The UK? We rank a respectable but unimpressive 34th, just behind Poland, Israel and Australia and just ahead of Japan, Italy and Jamaica.
This stuff matters. Democracy only works if everybody respects the rules of the game.
In the United States that is no longer true. Most Republicans, perhaps as some kind of demonstrative oath to Trumpism, claim to believe in fake mass “fraud”.
Many Democrats, somewhat more credibly, warn of voter suppression, especially of African-Americans. But almost everybody people who wants a vote get one and all votes get counted right.
So is what causes the low score? Gerrymandering, for starters.
Most American states allow partisans to draw the boundaries of districts for local and national elections.
The result? Crazy maps. What we would call constituencies or wards in America can have the most bizarre and convoluted shapes.
How come? So that they favour one party over another.

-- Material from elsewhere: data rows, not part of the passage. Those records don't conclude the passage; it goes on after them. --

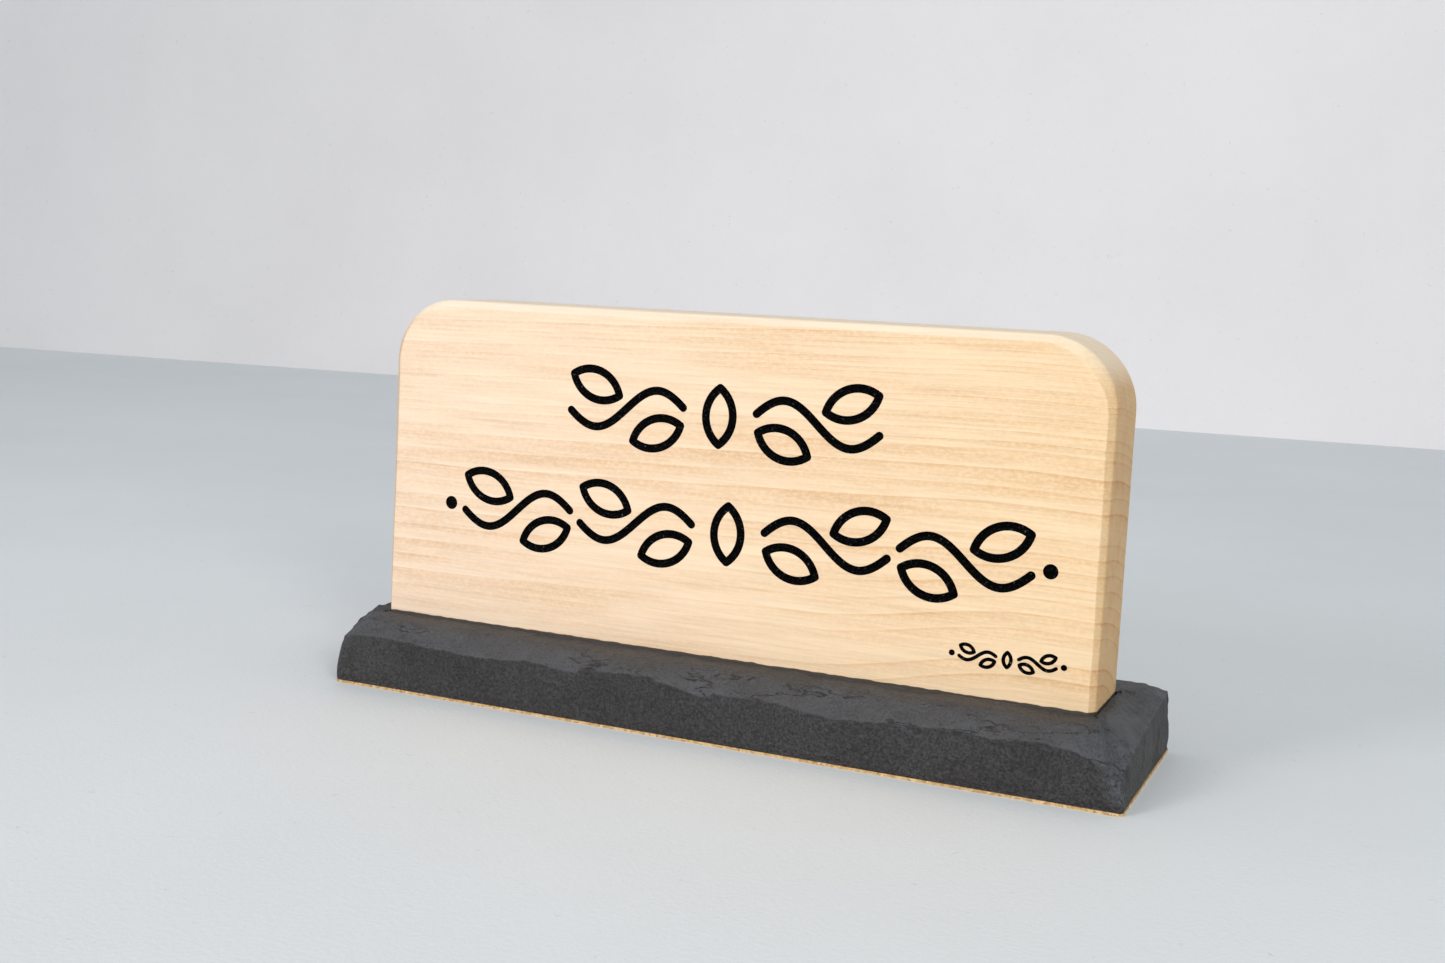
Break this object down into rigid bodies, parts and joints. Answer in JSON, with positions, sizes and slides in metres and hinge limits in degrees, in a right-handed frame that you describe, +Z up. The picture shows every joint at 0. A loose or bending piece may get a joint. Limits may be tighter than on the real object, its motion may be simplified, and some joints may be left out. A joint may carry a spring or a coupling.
{
  "type": "wooden plaque",
  "caption": "Free-standing desk plaque: a round-cornered solid wood board with black inlaid engraving, standing on edge in a groove of a long rough dark base with a cork sole.",
  "frame": {"origin": "on the standing surface, under the middle of the base", "axes": "+X along the board to the right of a person reading it, +Y from its front face to its back, +Z up"},
  "size_m": [0.326, 0.092, 0.16],
  "materials": {
    "board_wood": "hand-sanded pale softwood with a clear matt oil",
    "base_coat": "matte",
    "sole_cork": "thin brown cork felt sheet",
    "engraving_fill": "glossy black cured resin",
    "screw_steel": "zinc-plated steel"
  },
  "bodies": {
    "root": {"base_block": "base_coat", "board": "board_wood", "board_screw_left": "screw_steel", "board_screw_right": "screw_steel", "lower_row_berry_1": "engraving_fill", "lower_row_berry_2": "engraving_fill", "lower_row_leaf_1": "engraving_fill", "lower_row_leaf_2": "engraving_fill", "lower_row_leaf_3": "engraving_fill", "lower_row_leaf_4": "engraving_fill", "lower_row_leaf_5": "engraving_fill", "lower_row_leaf_6": "engraving_fill", "lower_row_leaf_7": "engraving_fill", "lower_row_leaf_8": "engraving_fill", "lower_row_leaf_9": "engraving_fill", "lower_row_stem_1": "engraving_fill", "lower_row_stem_2": "engraving_fill", "lower_row_stem_3": "engraving_fill", "lower_row_stem_4": "engraving_fill", "small_row_berry_1": "engraving_fill", "small_row_berry_2": "engraving_fill", "small_row_leaf_1": "engraving_fill", "small_row_leaf_2": "engraving_fill", "small_row_leaf_3": "engraving_fill", "small_row_leaf_4": "engraving_fill", "small_row_leaf_5": "engraving_fill", "small_row_stem_1": "engraving_fill", "small_row_stem_2": "engraving_fill", "sole_sheet": "sole_cork", "upper_row_leaf_1": "engraving_fill", "upper_row_leaf_2": "engraving_fill", "upper_row_leaf_3": "engraving_fill", "upper_row_leaf_4": "engraving_fill", "upper_row_leaf_5": "engraving_fill", "upper_row_stem_1": "engraving_fill", "upper_row_stem_2": "engraving_fill"}
  },
  "joints": []
}
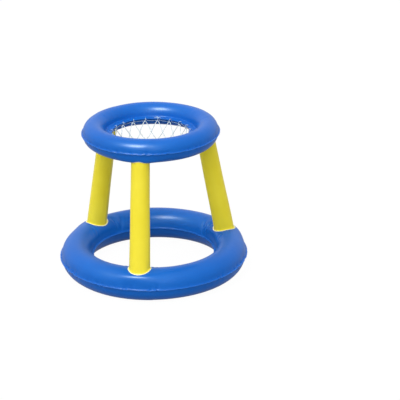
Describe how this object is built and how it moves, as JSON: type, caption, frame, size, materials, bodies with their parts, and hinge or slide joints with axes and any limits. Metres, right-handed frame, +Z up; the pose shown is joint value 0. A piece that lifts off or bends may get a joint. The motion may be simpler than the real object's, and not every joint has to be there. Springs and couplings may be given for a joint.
{
  "type": "inflatable floating basketball hoop",
  "caption": "Inflatable pool hoop: a wide floating ring carries a smaller net hoop on leaning tube legs, with push-in air valves.",
  "frame": {"origin": "on the surface that the floating ring rests on, at the common centre of both rings", "axes": "+Z up through the hoop's mouth, -Y towards the front leg, +X towards the right of the front leg"},
  "size_m": [0.6076, 0.6076, 0.5025],
  "materials": {
    "blue_vinyl": "glossy, stretched smooth by air, puckered at the welds",
    "yellow_vinyl": "glossy, with paler weld margins",
    "net_cord": "twisted white cord",
    "clear_vinyl": "soft moulded, bluish clear"
  },
  "bodies": {
    "float": {"base_ring_lower_sheet": "blue_vinyl", "base_ring_upper_sheet": "blue_vinyl", "hoop_ring_lower_sheet": "blue_vinyl", "hoop_ring_upper_sheet": "blue_vinyl", "leg_front": "yellow_vinyl", "leg_right": "yellow_vinyl", "leg_left": "yellow_vinyl", "net": "net_cord", "net_lacing_cord": "net_cord", "base_valve_flange": "clear_vinyl", "hoop_valve_flange": "clear_vinyl"},
    "base_valve_tube": {"base_valve_stem": "clear_vinyl"},
    "base_valve_plug": {"base_valve_stopper": "clear_vinyl"},
    "base_valve_flap": {"base_valve_check_flap": "clear_vinyl"},
    "hoop_valve_tube": {"hoop_valve_stem": "clear_vinyl"},
    "hoop_valve_plug": {"hoop_valve_stopper": "clear_vinyl"},
    "hoop_valve_flap": {"hoop_valve_check_flap": "clear_vinyl"}
  },
  "joints": [
    {"name": "hoop_valve_push_in", "type": "slide", "parent": "float", "child": "hoop_valve_tube", "axis": [0.4641, -0.8576, -0.2218], "range_m": [0, 0.0055]},
    {"name": "hoop_valve_stopper_swing", "type": "hinge", "parent": "hoop_valve_tube", "child": "hoop_valve_plug", "pos_m": [0.0655, -0.12103, 0.48286], "axis": [0.8795, 0.4759, 0], "range_deg": [0, 150]},
    {"name": "hoop_valve_flap_swing", "type": "hinge", "parent": "hoop_valve_tube", "child": "hoop_valve_flap", "pos_m": [0.07124, -0.13165, 0.47776], "axis": [-0.8795, -0.4759, 0], "range_deg": [0, 45], "stiffness_Nm_per_rad": 0.0002, "springref_deg": -8.59},
    {"name": "base_valve_push_in", "type": "slide", "parent": "float", "child": "base_valve_tube", "axis": [0.6268, -0.747, -0.2217], "range_m": [0, 0.0055]},
    {"name": "base_valve_stopper_swing", "type": "hinge", "parent": "base_valve_tube", "child": "base_valve_plug", "pos_m": [0.12505, -0.14903, 0.0692], "axis": [0.766, 0.6428, 0], "range_deg": [0, 150]},
    {"name": "base_valve_flap_swing", "type": "hinge", "parent": "base_valve_tube", "child": "base_valve_flap", "pos_m": [0.13281, -0.15827, 0.06409], "axis": [-0.766, -0.6428, 0], "range_deg": [0, 45], "stiffness_Nm_per_rad": 0.0002, "springref_deg": -8.59}
  ]
}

That means there are not very many marginals in the US. And lots of safe seats, designed to be so.
Sorry, America, your districting system sucks.
Here in the UK these things are done by independent non-partisan commissions, supported by small publicly funded secretariats.
So Boundaries Scotland, as an example, has just started reviewing Holyrood constituencies. There are no party hacks anywhere near the process. We take this for granted. But it is a big deal.
The US also lacks a single watchdog for elections, any equivalent of the UK’s Electoral Commission. Instead it has 13,000 local bodies.
Sure, there is some federal regulation on campaign finance (another big weakness in the US system).
And a small commission was set up to help states with kit and cash after the knife-edge 2000 presidential was won by a few hundred Florida ballots.
But a nation which sees itself as a great democracy is actually just not that great at nuts and bolts of voting. And nobody seems very eager to fix that, even after the controversies in 2000 and 2020.
America still has no national electoral management body (EMB) or boundaries commission.
And there is not much prospect of getting them, despite the efforts of independent academics like Pippa Norris.
The political scientist, once of Edinburgh University but, these last three decades, of Harvard, is one of the great forces behind comparative election integrity studies.
Speaking at a briefing last month organised by the US State Department non-partisan Foreign Press Centers, Prof Norris sounded pretty downbeat about her adopted home.
“The problem in the States is not just about having election deniers in office; it’s the fact that both sides in these disputes believe equally that they’re defending American democracy,” she said. “So there’s no way out.”
She added: “Both sides have dug themselves in. We’re like in the First World War. We’re in the trenches on both sides. There’s no No Man’s Land anybody is willing to come forward on.”
Prof Norris has no problems with disagreement.
“But when you can’t agree on the rules of the game and when we don’t have an umpire that’s neutral, like an EMB, then you end up in conflict and confrontation and potentially even violence,” she warned.
“People have been talking about a civil war. I don’t believe that that’s what’s going to happen, but incidences of violence are entirely possible because they’ve already happened.”
America is an open society, a democracy with a free press and the rule of law and some strong, resilient institutions.
It also has a scary mix of men with guns and polarised, tribalistic politicians and media commentators who are as high as kites on often opaque funding.
That is why come Tuesday it matters that losers at the very least do what Mr Bolsonaro did.
And, however reluctantly, admit that it is over.